Nine malnourished and nine children who had recovered from malnutrition were given a single injection of albumin-131I and were studied during consecutive periods in which the dietary protein was changed.

Malnourished children had significantly lower catabolic rates of albumin than had recovered children on the same protein intake. Both nutritional groups, however, showed a progressive fall in catabolic rate after 3-5 days on a low protein diet (0.7-1.0 g/kg per day), and the maximum effect was seen in the 2nd wk of low protein feeding. The catabolic rate could return to normal within 3 wk in a malnourished child fed 4 g of protein/kg per day.

The albumin synthetic rate was measured by a computer technique suitable for nonsteady-state conditions.
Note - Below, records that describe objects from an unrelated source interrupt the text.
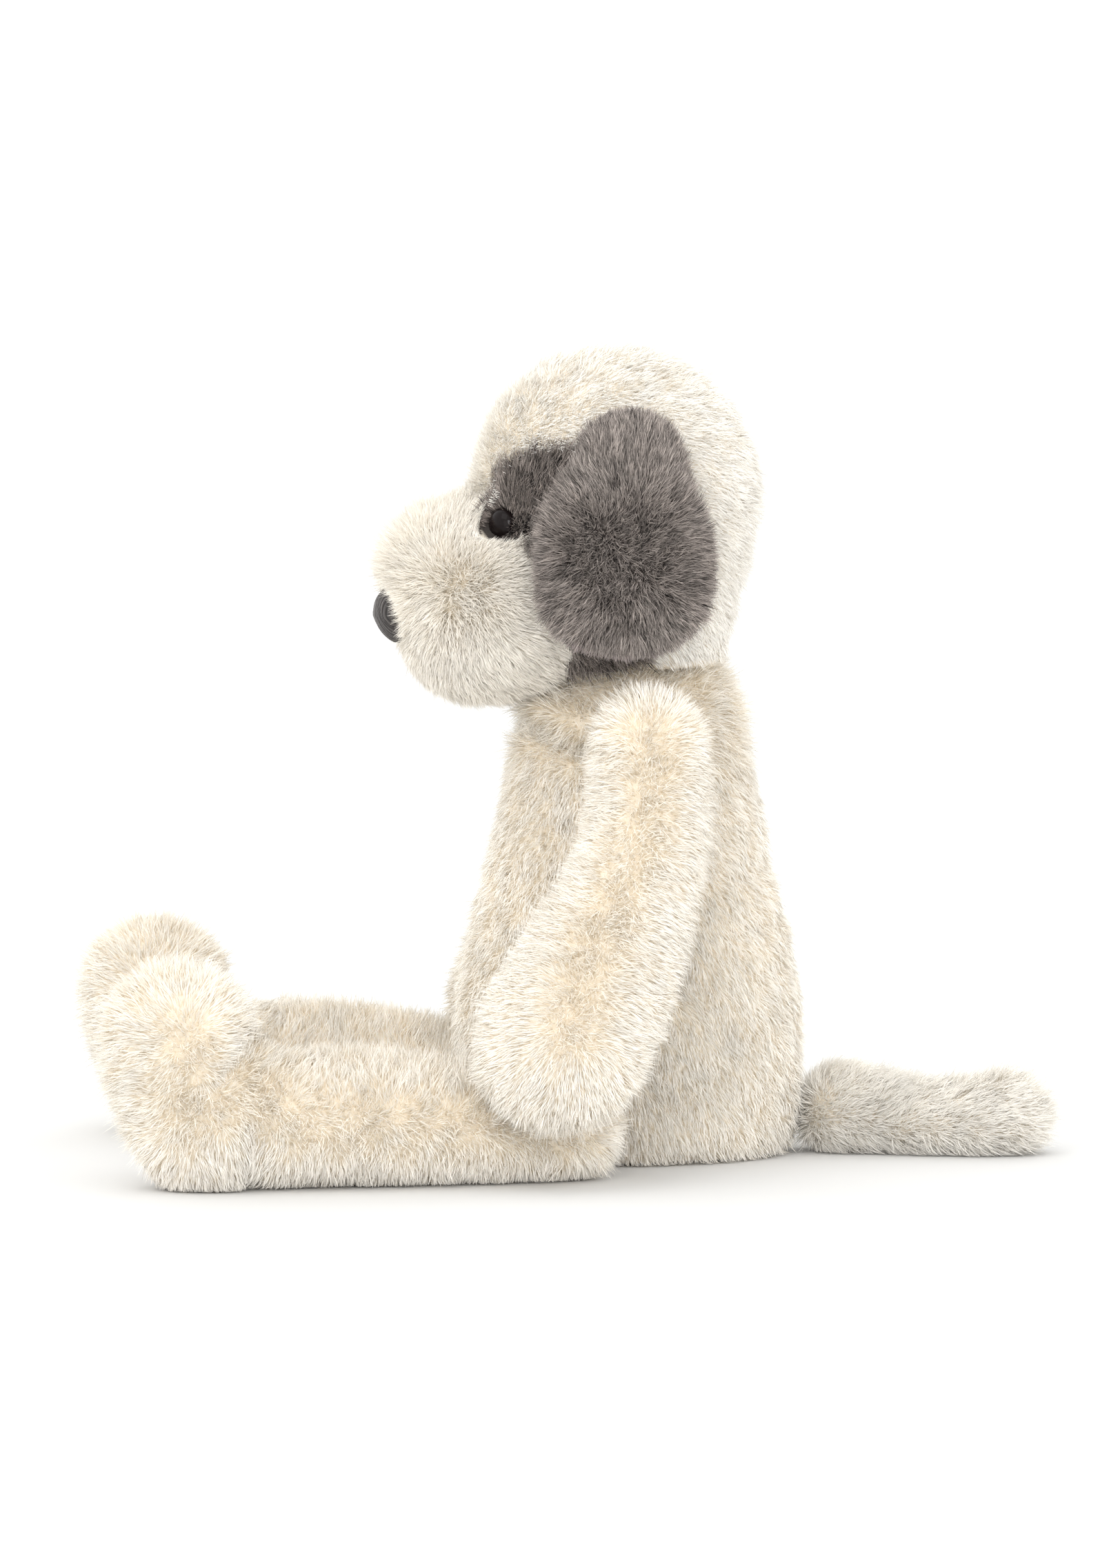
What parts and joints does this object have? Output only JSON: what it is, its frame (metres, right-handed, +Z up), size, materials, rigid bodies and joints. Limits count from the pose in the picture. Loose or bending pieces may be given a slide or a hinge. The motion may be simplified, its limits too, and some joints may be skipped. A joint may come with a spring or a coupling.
{
  "type": "plush puppy",
  "caption": "Seated floppy plush puppy with hanging ears, a patch round the eye, a bulging muzzle, long soft arms, toes-up feet and a tail.",
  "frame": {"origin": "on the floor under the middle of the seated toy's bounding box", "axes": "+Z up; the puppy faces -Y; its left side is +X"},
  "size_m": [0.2222, 0.337, 0.287],
  "materials": {
    "cream_plush": "long soft pile, cream tips over a tan base",
    "grey_plush": "long soft grey pile, paler at the tips",
    "taupe_plush": "soft pile, dark taupe",
    "ear_lining": "short grey pile",
    "nose_thread": "satin stitched thread",
    "eye_plastic": "high gloss",
    "washer_plastic": "matte",
    "fibre_filling": "loose polyester fibre",
    "pellet_bag": "plain woven bag"
  },
  "bodies": {
    "torso": {"torso_skin_left": "cream_plush", "torso_skin_right": "cream_plush", "seat_pellet_bag": "pellet_bag", "torso_stuffing": "fibre_filling"},
    "head": {"head_skin_left": "cream_plush", "head_skin_right": "cream_plush", "head_side_patch": "taupe_plush", "head_stuffing": "fibre_filling", "eye_left": "eye_plastic", "eye_washer_left": "washer_plastic", "eye_right": "eye_plastic", "eye_washer_right": "washer_plastic", "muzzle_skin_left": "cream_plush", "muzzle_skin_right": "cream_plush", "muzzle_stuffing": "fibre_filling", "nose": "nose_thread"},
    "ear_left": {"ear_outer_left": "grey_plush", "ear_lining_left": "ear_lining"},
    "ear_right": {"ear_outer_right": "grey_plush", "ear_lining_right": "ear_lining"},
    "arm_left": {"arm_outer_panel_left": "cream_plush", "arm_inner_panel_left": "cream_plush", "arm_stuffing_left": "fibre_filling", "paw_pellet_bag_left": "pellet_bag"},
    "arm_right": {"arm_outer_panel_right": "cream_plush", "arm_inner_panel_right": "cream_plush", "arm_stuffing_right": "fibre_filling", "paw_pellet_bag_right": "pellet_bag"},
    "leg_left": {"leg_outer_panel_left": "cream_plush", "leg_inner_panel_left": "cream_plush", "leg_stuffing_left": "fibre_filling", "foot_pellet_bag_left": "pellet_bag"},
    "leg_right": {"leg_outer_panel_right": "cream_plush", "leg_inner_panel_right": "cream_plush", "leg_stuffing_right": "fibre_filling", "foot_pellet_bag_right": "pellet_bag"},
    "tail": {"tail_panel_left": "cream_plush", "tail_panel_right": "cream_plush", "tail_stuffing": "fibre_filling"}
  },
  "joints": [
    {"name": "head_nod", "type": "hinge", "parent": "torso", "child": "head", "pos_m": [0, 0.02191, 0.15], "axis": [1, 0, 0], "range_deg": [-12, 12], "stiffness_Nm_per_rad": 1},
    {"name": "ear_left_flap", "type": "hinge", "parent": "head", "child": "ear_left", "pos_m": [0.0425, 0.01641, 0.266], "axis": [0, -1, 0], "range_deg": [0, 75]},
    {"name": "ear_right_flap", "type": "hinge", "parent": "head", "child": "ear_right", "pos_m": [-0.0425, 0.01641, 0.266], "axis": [0, 1, 0], "range_deg": [0, 75]},
    {"name": "arm_left_swing", "type": "hinge", "parent": "torso", "child": "arm_left", "pos_m": [0.056, 0.02141, 0.162], "axis": [-1, 0, 0], "range_deg": [-30, 40], "stiffness_Nm_per_rad": 0.3},
    {"name": "arm_right_swing", "type": "hinge", "parent": "torso", "child": "arm_right", "pos_m": [-0.056, 0.02141, 0.162], "axis": [-1, 0, 0], "range_deg": [-30, 40], "stiffness_Nm_per_rad": 0.3},
    {"name": "leg_left_lift", "type": "hinge", "parent": "torso", "child": "leg_left", "pos_m": [0.063, -0.00059, 0.018], "axis": [-0.9962, -0.0872, 0], "range_deg": [0, 14]},
    {"name": "leg_right_lift", "type": "hinge", "parent": "torso", "child": "leg_right", "pos_m": [-0.063, -0.00059, 0.018], "axis": [-0.9962, 0.0872, 0], "range_deg": [0, 14]},
    {"name": "tail_wag", "type": "hinge", "parent": "torso", "child": "tail", "pos_m": [0, 0.09341, 0.015], "axis": [0, 0, 1], "range_deg": [-35, 35]}
  ]
}
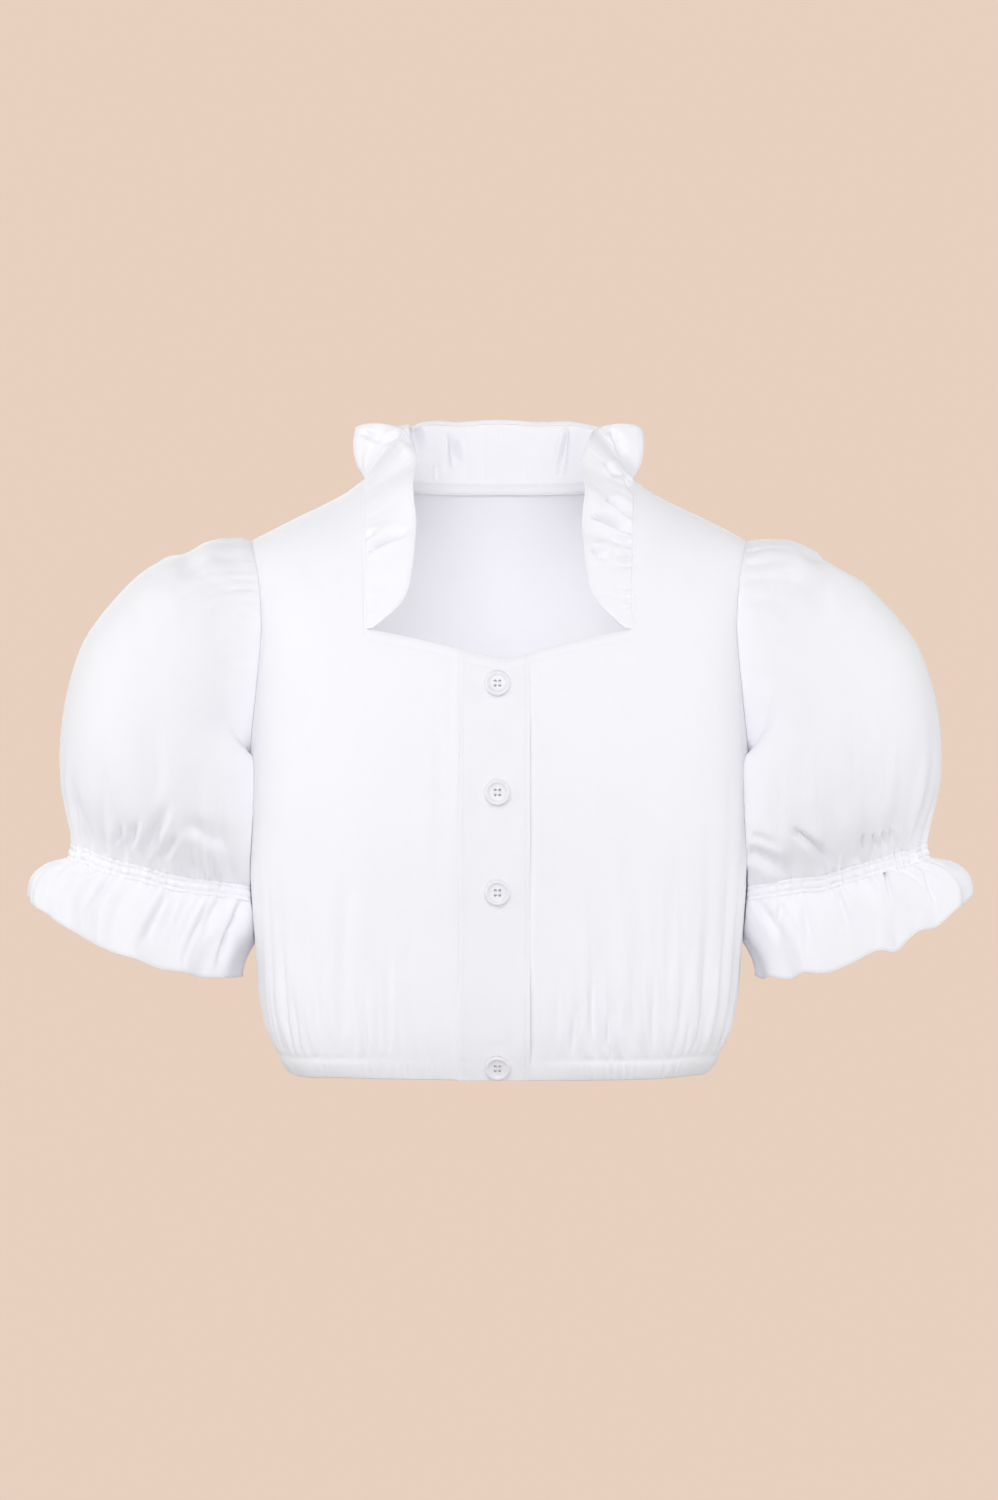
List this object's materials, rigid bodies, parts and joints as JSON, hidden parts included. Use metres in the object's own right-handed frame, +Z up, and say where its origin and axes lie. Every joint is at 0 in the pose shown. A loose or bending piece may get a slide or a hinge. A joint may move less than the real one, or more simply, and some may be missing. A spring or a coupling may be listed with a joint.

The synthetic rate in the malnourished groups (101 mg/kg per day) fed on a low protein diet was significantly lower than the rate in the recovered groups (148 mg/kg per day). The synthetic rate responded rapidly to a change in diet; when the rate fell, the intravascular albumin mass was maintained by two compensating mechanisms: (1) a net transfer of extravascular albumin into the intravascular pool; and (2) by a delayed fall in the catabolic rate. The net transfer of albumin into the intravascular compartment diminished as the catabolic rate fell.

Adaptation to a low protein diet was associated with: (a) low synthetic and catabolic rates of albumin; (b) a reduced extravascular albumin mass; and (c) a capacity for a rapid return to normal in the synthetic rate when the dietary protein was increased.